- Material:
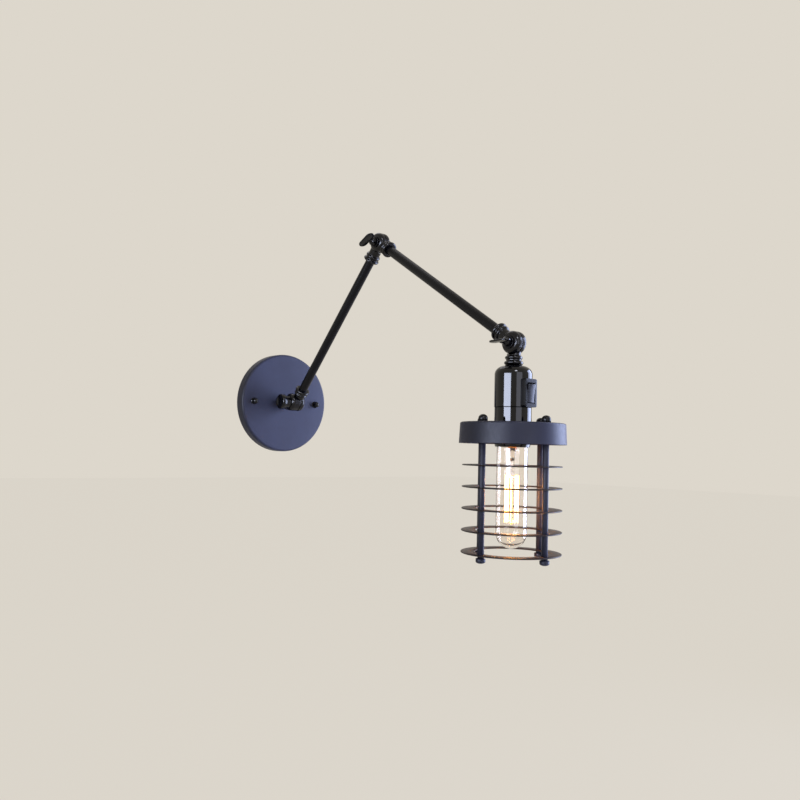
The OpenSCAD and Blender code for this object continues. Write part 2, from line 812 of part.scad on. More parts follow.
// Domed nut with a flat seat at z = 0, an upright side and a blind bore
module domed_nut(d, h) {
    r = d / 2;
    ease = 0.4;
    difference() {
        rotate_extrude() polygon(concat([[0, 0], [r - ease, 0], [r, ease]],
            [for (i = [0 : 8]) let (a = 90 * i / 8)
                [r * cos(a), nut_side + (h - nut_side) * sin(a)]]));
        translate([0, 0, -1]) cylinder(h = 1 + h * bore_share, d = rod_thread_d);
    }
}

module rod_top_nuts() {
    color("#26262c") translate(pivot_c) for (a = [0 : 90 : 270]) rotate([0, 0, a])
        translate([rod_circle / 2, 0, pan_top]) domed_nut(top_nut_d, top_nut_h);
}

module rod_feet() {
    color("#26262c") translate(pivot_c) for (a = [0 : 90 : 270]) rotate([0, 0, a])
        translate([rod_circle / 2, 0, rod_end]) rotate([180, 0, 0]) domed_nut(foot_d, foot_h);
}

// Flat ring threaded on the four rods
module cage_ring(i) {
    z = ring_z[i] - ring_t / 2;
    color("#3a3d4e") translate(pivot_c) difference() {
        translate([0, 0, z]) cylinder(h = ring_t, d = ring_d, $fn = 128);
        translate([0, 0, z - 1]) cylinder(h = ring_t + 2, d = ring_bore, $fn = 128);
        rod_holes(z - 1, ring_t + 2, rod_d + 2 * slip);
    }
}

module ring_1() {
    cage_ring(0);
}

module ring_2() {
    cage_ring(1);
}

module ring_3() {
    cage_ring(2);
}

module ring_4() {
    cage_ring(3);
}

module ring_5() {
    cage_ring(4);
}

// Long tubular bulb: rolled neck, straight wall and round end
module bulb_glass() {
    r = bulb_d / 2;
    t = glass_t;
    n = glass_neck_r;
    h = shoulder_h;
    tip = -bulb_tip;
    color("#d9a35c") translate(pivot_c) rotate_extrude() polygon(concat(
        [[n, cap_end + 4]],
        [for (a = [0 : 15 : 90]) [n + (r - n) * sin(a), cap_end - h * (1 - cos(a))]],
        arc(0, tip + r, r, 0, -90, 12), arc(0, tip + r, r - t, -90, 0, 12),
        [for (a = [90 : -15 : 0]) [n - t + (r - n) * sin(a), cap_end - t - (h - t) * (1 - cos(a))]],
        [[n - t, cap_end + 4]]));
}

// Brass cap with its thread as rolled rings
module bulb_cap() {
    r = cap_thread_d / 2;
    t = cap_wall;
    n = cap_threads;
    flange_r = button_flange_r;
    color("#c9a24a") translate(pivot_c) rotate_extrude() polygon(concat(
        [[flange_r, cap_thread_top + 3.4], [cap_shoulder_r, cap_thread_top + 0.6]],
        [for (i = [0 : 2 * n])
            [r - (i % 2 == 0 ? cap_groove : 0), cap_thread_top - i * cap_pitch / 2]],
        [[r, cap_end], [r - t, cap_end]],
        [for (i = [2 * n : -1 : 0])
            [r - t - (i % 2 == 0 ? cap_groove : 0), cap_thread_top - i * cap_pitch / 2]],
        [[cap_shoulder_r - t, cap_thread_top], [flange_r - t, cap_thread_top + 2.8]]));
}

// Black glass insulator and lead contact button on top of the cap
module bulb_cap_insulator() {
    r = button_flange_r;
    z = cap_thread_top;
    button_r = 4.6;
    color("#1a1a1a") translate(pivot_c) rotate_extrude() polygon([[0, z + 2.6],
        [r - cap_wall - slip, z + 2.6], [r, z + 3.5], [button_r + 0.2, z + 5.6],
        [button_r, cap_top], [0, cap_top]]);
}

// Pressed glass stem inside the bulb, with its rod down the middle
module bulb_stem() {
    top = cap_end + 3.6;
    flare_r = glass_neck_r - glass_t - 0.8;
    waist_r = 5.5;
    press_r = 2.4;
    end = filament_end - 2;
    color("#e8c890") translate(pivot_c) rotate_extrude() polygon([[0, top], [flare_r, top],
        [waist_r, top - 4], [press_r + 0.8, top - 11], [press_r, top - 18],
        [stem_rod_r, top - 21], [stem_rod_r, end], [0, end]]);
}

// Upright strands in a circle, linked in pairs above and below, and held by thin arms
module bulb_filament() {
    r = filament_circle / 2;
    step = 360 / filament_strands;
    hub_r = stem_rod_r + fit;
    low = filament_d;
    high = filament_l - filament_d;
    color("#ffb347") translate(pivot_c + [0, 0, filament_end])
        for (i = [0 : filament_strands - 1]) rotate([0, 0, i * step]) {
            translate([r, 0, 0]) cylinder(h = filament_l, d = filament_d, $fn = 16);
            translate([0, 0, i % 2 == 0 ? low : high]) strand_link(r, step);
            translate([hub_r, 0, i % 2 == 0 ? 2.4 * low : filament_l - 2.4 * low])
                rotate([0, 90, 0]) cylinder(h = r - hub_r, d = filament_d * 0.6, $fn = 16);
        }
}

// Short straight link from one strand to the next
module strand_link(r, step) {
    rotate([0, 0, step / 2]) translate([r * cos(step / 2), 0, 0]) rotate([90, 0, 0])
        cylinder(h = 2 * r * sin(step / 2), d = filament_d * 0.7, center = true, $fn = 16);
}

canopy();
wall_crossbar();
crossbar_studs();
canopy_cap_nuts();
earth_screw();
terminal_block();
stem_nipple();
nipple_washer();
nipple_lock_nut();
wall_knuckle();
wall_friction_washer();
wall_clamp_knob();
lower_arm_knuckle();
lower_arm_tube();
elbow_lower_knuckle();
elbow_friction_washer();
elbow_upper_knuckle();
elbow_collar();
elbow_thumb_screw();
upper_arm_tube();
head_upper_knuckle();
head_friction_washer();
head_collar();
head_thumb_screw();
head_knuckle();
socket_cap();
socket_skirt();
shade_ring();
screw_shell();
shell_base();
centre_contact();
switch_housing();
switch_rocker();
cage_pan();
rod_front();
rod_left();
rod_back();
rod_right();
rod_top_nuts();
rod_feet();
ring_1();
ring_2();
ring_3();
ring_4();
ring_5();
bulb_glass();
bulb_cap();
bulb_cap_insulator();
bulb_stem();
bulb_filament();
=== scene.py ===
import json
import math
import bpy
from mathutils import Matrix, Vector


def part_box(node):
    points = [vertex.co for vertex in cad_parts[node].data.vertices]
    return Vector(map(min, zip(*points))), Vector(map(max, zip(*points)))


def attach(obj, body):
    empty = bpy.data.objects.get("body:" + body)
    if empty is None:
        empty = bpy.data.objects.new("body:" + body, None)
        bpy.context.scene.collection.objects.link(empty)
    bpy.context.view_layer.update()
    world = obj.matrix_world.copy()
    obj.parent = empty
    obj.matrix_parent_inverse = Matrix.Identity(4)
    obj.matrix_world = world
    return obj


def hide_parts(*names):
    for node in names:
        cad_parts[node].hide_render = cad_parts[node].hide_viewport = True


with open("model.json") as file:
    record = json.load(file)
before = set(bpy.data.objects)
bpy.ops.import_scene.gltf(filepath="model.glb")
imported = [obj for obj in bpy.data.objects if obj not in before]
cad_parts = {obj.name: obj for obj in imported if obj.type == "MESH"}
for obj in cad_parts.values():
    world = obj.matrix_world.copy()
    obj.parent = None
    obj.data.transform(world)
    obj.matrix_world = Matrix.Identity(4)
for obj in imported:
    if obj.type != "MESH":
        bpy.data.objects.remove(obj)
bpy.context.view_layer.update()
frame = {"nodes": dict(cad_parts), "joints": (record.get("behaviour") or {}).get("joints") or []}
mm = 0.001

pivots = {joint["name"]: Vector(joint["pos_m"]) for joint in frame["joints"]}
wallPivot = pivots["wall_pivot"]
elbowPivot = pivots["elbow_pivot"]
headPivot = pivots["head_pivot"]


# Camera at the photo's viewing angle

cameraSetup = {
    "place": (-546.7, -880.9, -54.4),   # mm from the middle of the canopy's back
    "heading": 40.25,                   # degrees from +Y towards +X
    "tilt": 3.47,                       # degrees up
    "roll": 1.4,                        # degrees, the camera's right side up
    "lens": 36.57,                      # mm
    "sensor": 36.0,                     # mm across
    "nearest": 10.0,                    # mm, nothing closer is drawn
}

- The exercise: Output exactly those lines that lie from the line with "for node in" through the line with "obj.parent = None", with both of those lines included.

- Task result:
    for node in names:
        cad_parts[node].hide_render = cad_parts[node].hide_viewport = True


with open("model.json") as file:
    record = json.load(file)
before = set(bpy.data.objects)
bpy.ops.import_scene.gltf(filepath="model.glb")
imported = [obj for obj in bpy.data.objects if obj not in before]
cad_parts = {obj.name: obj for obj in imported if obj.type == "MESH"}
for obj in cad_parts.values():
    world = obj.matrix_world.copy()
    obj.parent = None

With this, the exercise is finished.